Tag Archives: kerouac

truth

  1. I have no tattoos
  2. I love to hear my name
  3. I can drive in any weather
  4. I am forgiving
  5. I still miss my dad
  6. Each year, I ban Christmas music (and that includes humming the tunes) from January 2 until the day after Thanksgiving
  7. I don’t like to cook unless it’s for entertainment purposes
  8. I’m usually always on time
  9. I often misplace my keys
  10. I love bland food.
  11. The only thing I do on my own that I can honestly say really makes me feel alive and whole is sing
  12. The two most important men in my life are my brothers
  13. The older I get the more aware I am that my body is incredibly sensitive to food, drink, the seasons, sleep, sex etc.
  14. Too often I feel like I missed my chance.
  15. In my will I have asked to have my ashes sprinkled down the back roads to Long Beach Island
  16. I don’t believe Jesus walked on water or raised Lazarus from the dead
  17. Two days after I’ve had wine, I get teary and sad.
  18. I don’t feel fat, but I wish I felt fitter
  19. I have several regrets 
  20. Love is the answer
  21. I am the first female in my family to have graduated college and ultimately go to grad school.
  22. I haven’t had a panic attack since December of 2007
  23. Every night Dani, Julien and I read our own books, each beside the other, on my bed.
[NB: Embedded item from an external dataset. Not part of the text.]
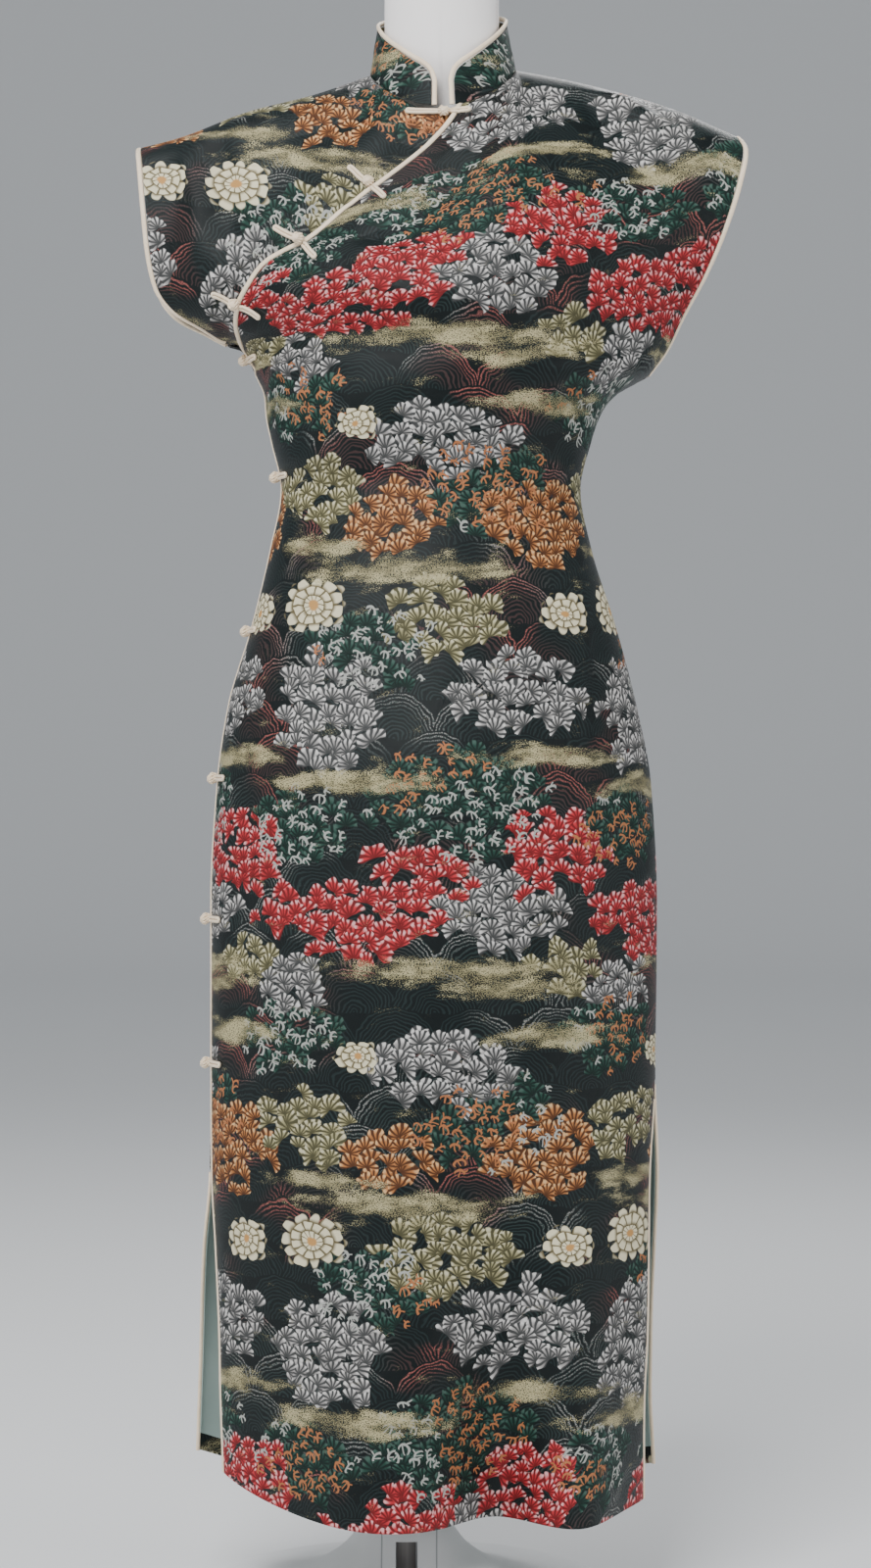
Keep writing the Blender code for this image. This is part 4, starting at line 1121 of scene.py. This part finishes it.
bindings = []
frames = edge_frames(front_faces, all_rows, 0, 2)
bindings.append(bind_edge("piping_front_edge", frames[:-1], "binding_front_edge", "front"))
for edge, faces, rows, column, inward in (
    ("front_right", front_faces, right_slit_rows, FRONT_COLUMNS, -2),
    ("back_left", back_faces, left_slit_rows, 0, 2),
    ("back_right", back_faces, right_slit_rows, BACK_COLUMNS, -2),
):
    frames = edge_frames(faces, rows, column, inward)
    bindings.append(bind_edge("piping_slit_" + edge, frames, "binding_slit_" + edge, edge.split("_")[0]))


def bind_cuff(side, front, back):
    """One strip round the sleeve opening, from underarm to underarm."""
    middle, away, normal = ((a + b) / 2 for a, b in zip(front[-1], back[-1]))
    tip = (middle, away.normalized(), Vector((0.0, 0.0, 1.0)))
    return bind_edge("piping_cuff_" + side, front[:-1] + [tip] + back[-2::-1], "binding_cuff_" + side)


cuff_rows = range(cuff_left_start, len(under_levels))
back_rows = range(LOWER_ROWS + cuff_left_start, len(levels))
for side, front, back in (
    ("left", (under_faces, cuff_rows, 0, 2), (back_faces, back_rows, 0, 2)),
    ("right", (front_faces, upper_rows, FRONT_COLUMNS, -2), (back_faces, upper_rows, BACK_COLUMNS, -2)),
):
    bindings.append(bind_cuff(side, edge_frames(*front), edge_frames(*back)))

collar_path = [(r, 0) for r in range(COLLAR_ROWS)]
collar_path += [(COLLAR_ROWS, c) for c in range(len(collar_angles))]
collar_path += [(r, len(collar_angles) - 1) for r in reversed(range(COLLAR_ROWS))]
middles = [(collar_outer[r][c] + collar_inner[r][c]) / 2 for r, c in collar_path]
frames = []
for i, (r, c) in enumerate(collar_path):
    normal = Vector((math.sin(collar_angles[c]), -math.cos(collar_angles[c]), 0.0))
    run = (middles[min(len(middles) - 1, i + 1)] - middles[max(0, i - 1)]).normalized()
    frames.append((middles[i], run.cross(normal).normalized(), normal))
if frames[len(frames) // 2][1].z < 0.0:
    frames = [(m, -away, n) for m, away, n in frames]
bindings.append(bind_edge("piping_collar", frames, "binding_collar"))

# Frogs: knotted ball buttons and loops of the same cream satin, sewn into
# thin round cords, doubled, and stitched down flat on both sides of the edge.
CORD = 0.00132
Frog = namedtuple("Frog", "name x0 z0 xk zk x1 z1")
FRONT_FROGS = [
    Frog("neck", -0.0225, 1.3850, 0.0066, 1.3815, 0.0265, 1.3850),
    Frog("upper", -0.0670, 1.3368, -0.0512, 1.3222, -0.0392, 1.3088),
    Frog("middle", -0.1243, 1.2905, -0.1040, 1.2778, -0.0919, 1.2640),
    Frog("lower", -0.1740, 1.2425, -0.1546, 1.2335, -0.1365, 1.2227),
]
SIDE_FROGS = [
    ("armhole", 1.1970), ("waist", 1.1040), ("hip_upper", 0.9815),
    ("hip_lower", 0.8647), ("thigh_upper", 0.7530), ("thigh_lower", 0.6385),
]
resting_on = []
for piece in [front_cloth, under_cloth, back_cloth, collar_cloth] + bindings:
    corners = [v.co.copy() for v in piece.data.vertices]
    resting_on.append(BVHTree.FromPolygons(corners, [f.vertices[:] for f in piece.data.polygons]))


def touch(start, way):
    """The first cloth met from a place along a direction."""
    best = None
    for tree in resting_on:
        spot, normal, _, reach = tree.ray_cast(start, way, 2.0)
        if spot is not None and (best is None or reach < best[2]):
            best = (spot, normal if normal.dot(way) < 0.0 else -normal, reach)
    return best


def lay_cord(verts, quads, uvs, line, normals, radius, closed=False, sides=8):
    """Add a round cord along a line."""
    start = len(verts)
    run = 0.0
    for i, p in enumerate(line):
        before = line[i - 1] if i or closed else line[0]
        after = line[(i + 1) % len(line)] if i + 1 < len(line) or closed else line[-1]
        way = (after - before).normalized()
        normal = (normals[i] - way * normals[i].dot(way)).normalized()
        across = way.cross(normal)
        run += (p - line[max(0, i - 1)]).length
        for k in range(sides):
            turn = 2 * math.pi * k / sides
            verts.append(p + (across * math.cos(turn) + normal * math.sin(turn)) * radius)
            uvs.append((k * 0.001, run))
    close_tube(quads, start, len(line), sides, closed)


CORE_RINGS = 9
CORE_AROUND = 12
STRANDS = 5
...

It’s my favorite time of the day
  24. I love heat and humidity
  25. One of my favorite memories was when Jimmy Ibbotson was at the height of his career and he came to stay over night for a while when we were living in Haddon Heights (I was 6 or 7). When I first saw him, he scared the shit out of me with his long hair, and so I hid under the dining room table but he kept trying to grab me, until I cried and my mother said, “Jim, leave her alone.” That kind of Freudian memory was bound to bite me in the ass when I got older and went after long haired musicians.
  26. One of my most disturbing memories was finding porno in my dad’s office and then proceeding to show it to all the neighborhood kids (Refer back to #18 )
  27. There are times when pain feels good
  28. I am addicted to coffee, love and peanut M&Ms
  29. There’s no place like home
  30. Ever since having babies, I need to sleep with a pillow at my stomach.
  31. I don’t dig when men lack self confidence to the point of being afraid to approach a woman for something as simple as sex- especially when they are dating
  32. I am seriously considering a year in the wilderness, living off the land, and teaching my boys how to survive in nature
  33. I’ve driven across the country four times. Twice out, twice back. They were both spiritual journeys I took alone, with my sons 
  34. I need to at once teach and be taught
  35. One of my favorite books of all time is Kerouac’s On the Road, but I never finished reading it. I bought it in 1989, inspired by my then artist boyfriend. It has my father’s own route out West written in it. The reason I won’t finish it is because I don’t want it to end 
  36. I recently learned that the ego is an illusion
  37. I do not watch TV unless I am forced to or I’m bored
  38. Yoga kinda bores me
  39. I despise the issue of sexual hang-ups
  40. I wish I had the will to fast for three days. I love the idea of purity.
  41. I don’t wear much make-up
  42. I’m ready for a nap

 

Love and Jack Kerouac

Love is being able to look deeply into someone’s eyes and no matter what they look like, i do not need to avert my gaze. Love is marveling at the connectivity between me and someone else as we read Bukowski or hold hands and walk through the city at night after seeing “Once.” It’s holding on to someone at two in the morning, on an airplane coming back from Vegas, or driving through the desert and both knowing the history of the land and sharing in that. It’s crying together. It’s worrying about the other. It’s thinking of the other when the other isn’t present. It’s dreaming and living it out at the same time. It’s dancing slowly to Guy Petersen’s voice as he sings Unchained Melody in an empty bar in Wildwood. It’s driving silently down the road and trusting in the driver. Parking way out in the back yard, top down, watching stars fall. It’s playing Damien Rice’s “Delicate” over and over and over and over again while making love on a hot summer night with no air conditioning because we both hate what it does to the environment. Love amazes, never hurts. It heals, it trusts. It makes you feel ALIVE. It makes you want to listen to music and hummm, hummm, hummm that same tune until everyone around you wants to vomit. 

The only people for me are the mad ones, the ones who are mad to live, mad to talk, mad to be saved, desirous of everything at the same time, the ones who never yawn or say a commonplace thing, but burn, burn, burn, like fabulous yellow roman candles exploding like spiders across the stars and in the middle you see the blue centerlight pop and everybody goes “Awww!”